Der Fahnenappell wurde also am Montag in der Woche darauf nachgeholt, zufällig war dieser Tag „Lehrertag“. Lehrer haben in China eine vollkommen andere Stellung als in Deutschland. In Deutschland hört man häufig, dass Eltern und Kinder auf einer Seite stehen, der Lehrer auf einer anderen. Für schlechte Noten wird häufig erst mal der Lehrer verantwortlich gemacht. In China ist es andersrum: Lehrer werden von der Bevölkerung gemeinhin respektiert und bewundert. Wenn die Noten nicht stimmen, dann ist eindeutig der Schüler schuld, weil er faul ist. Natürlich ist es in einem Land wie China, das von „guanxi“, also einem Netzwerk einflussreicher und einem wohlgesonnenen Menschen, nicht abwegig, sich auch bei den Lehrern der Kinder zumindest erkenntlich zu zeigen. So bekommen Lehrer am Lehrertag Geschenke: Blumen, Schokolade, Karten, manchmal sogar Schmuck oder andere Dinge. Auch die Schulleitung hat dieses Jahr jedem Lehrer und auch ihrer einzigen Freiwilligen mit einer Blume, einer Karte und Pralinen eine Freude gemacht.

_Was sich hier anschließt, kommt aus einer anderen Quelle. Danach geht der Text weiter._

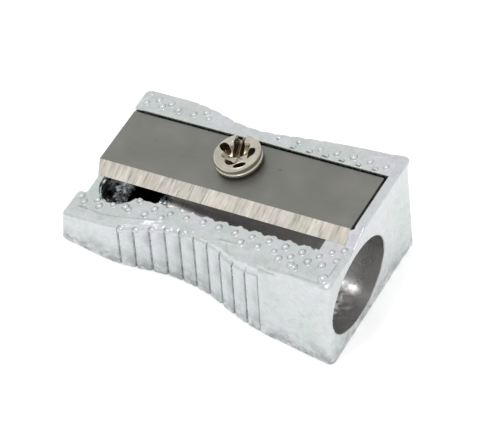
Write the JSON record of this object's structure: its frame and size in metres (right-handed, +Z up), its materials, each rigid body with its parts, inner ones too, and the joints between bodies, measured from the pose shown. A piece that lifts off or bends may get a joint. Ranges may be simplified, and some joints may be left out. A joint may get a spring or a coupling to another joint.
{
  "type": "wedge pencil sharpener",
  "caption": "Small die-cast metal wedge sharpener with a screwed-on steel blade and ribbed grip sides.",
  "frame": {"origin": "middle of the flat base", "axes": "+X towards the thick end where the pencil goes in, +Z up, -Y the side of the shaving slot"},
  "size_m": [0.025, 0.0138, 0.0111],
  "materials": {
    "cast_metal": "satin",
    "blade_steel": "satin",
    "plated_steel": "gloss"
  },
  "bodies": {
    "casting": {"cast_body": "cast_metal"},
    "blade": {"blade": "blade_steel"},
    "screw": {"blade_screw": "plated_steel"}
  },
  "joints": [
    {"name": "blade_lift", "type": "slide", "parent": "casting", "child": "blade", "axis": [-0.2672, 0, 0.9636], "range_m": [0, 0.0045]},
    {"name": "screw_turn", "type": "hinge", "parent": "blade", "child": "screw", "pos_m": [-0.00085, 0.00236, 0.00667], "axis": [-0.2672, 0, 0.9636], "range_deg": [0, 3600]}
  ],
  "couplings": [
    {"joint": "screw_turn", "follows": "blade_lift", "rad_per_m": 13963}
  ]
}
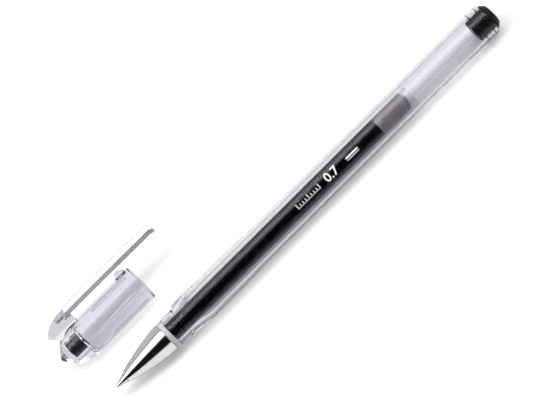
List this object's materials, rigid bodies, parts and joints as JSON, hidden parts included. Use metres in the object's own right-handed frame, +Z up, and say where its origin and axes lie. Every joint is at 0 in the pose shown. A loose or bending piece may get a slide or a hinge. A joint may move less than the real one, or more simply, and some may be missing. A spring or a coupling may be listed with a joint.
{
  "type": "gel pen",
  "caption": "Clear gel pen with a plated nose cone, a pull-out refill and a clear push-on cap with a steel clip, lying open beside it.",
  "frame": {"origin": "on the table, below the middle of the pen and cap together", "axes": "+X from the writing point to the tail, +Y from the pen to the cap, +Z up"},
  "size_m": [0.1486, 0.0339, 0.0145],
  "materials": {
    "clear_plastic": "clear, polished",
    "cap_plastic": "clear, polished",
    "tube_plastic": "translucent, smooth",
    "frosted_plastic": "translucent white",
    "black_plastic": "satin black",
    "black_rubber": "matt black",
    "black_ink": "wet black gel",
    "grey_grease": "cloudy grey gel",
    "plated_brass": "bright plating",
    "steel": "turned steel",
    "hard_ball": "polished",
    "clip_steel": "pressed bright steel"
  },
  "bodies": {
    "pen": {"barrel": "clear_plastic", "tail_plug": "black_plastic"},
    "refill": {"nose_cone": "plated_brass", "writing_tip": "steel", "tip_holder": "frosted_plastic", "ink_tube": "tube_plastic", "ink_column": "black_ink"},
    "writing_ball": {"ball": "hard_ball"},
    "ink_follower": {"follower": "grey_grease"},
    "cap": {"cap_shell": "cap_plastic", "tip_seal": "black_rubber"},
    "pocket_clip": {"clip": "clip_steel"}
  },
  "joints": [
    {"name": "refill_pull", "type": "slide", "parent": "pen", "child": "refill", "axis": [1, 0, 0], "range_m": [-0.095, 0]},
    {"name": "ball_roll", "type": "hinge", "parent": "refill", "child": "writing_ball", "pos_m": [-0.06735, -0.01161, 0.0053], "axis": [0, 1, 0], "continuous": true},
    {"name": "follower_slide", "type": "slide", "parent": "refill", "child": "ink_follower", "axis": [-1, 0, 0], "range_m": [0, 0.076], "deforming": ["ink_column"]},
    {"name": "cap_carry", "type": "slide", "parent": "pen", "child": "cap", "axis": [-0.9246, -0.3809, -0.0055], "range_m": [0, 0.05408]},
    {"name": "clip_flex", "type": "hinge", "parent": "cap", "child": "pocket_clip", "pos_m": [-0.06545, 0.01458, 0.01226], "axis": [0, -0.766, 0.6428], "range_deg": [0, 4], "stiffness_Nm_per_rad": 0.3}
  ]
}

Mit dem neuen Schuljahr kam natürlich auch eine neue Deutschklasse hinzu. Einen kompletten „Deutsch- Neuanfang“ habe ich ja noch gar nicht erlebt, deswegen ist es spannend zu sehen, wie schwer es den Schülern am Anfang verständlicherweise fällt, sich in die deutsche Phonetik einzuarbeiten. Der „ich-“ und der „ach- Laut“, „ei“ spricht man wie „ai“ und „eu“ wie „oi“, es gibt ä, ö, ü und ß, und wie erklärt man das den Schülern?
Je mehr chinesisch ich lerne, desto mehr fallen mir auch die Schwierigkeiten auf, die ein chinesischer Schüler ohne Zweifel haben muss, wenn er deutsch lernt (was umgekehrt natürlich nicht anders ist). Aber es hilft auch immer mehr, diese schon nicht mehr ganz so fremde Kultur weiter verstehen zu lernen. Und es wird auch Zeit: Meine zweite Halbzeit ist schon längst angebrochen, meine Nachfolgerin steht schon fest und auch wenn ich noch über 4 Monate habe, scheint das Ende meines Freiwillendienstes hier unhaltbar näher zu rücken. Jetzt wird aber erst mal versucht, diesen verrückten Spätsommer- Herbst- Mix unbeschadet zu überstehen, bevor der Wintermelancholie Platz gemacht wird!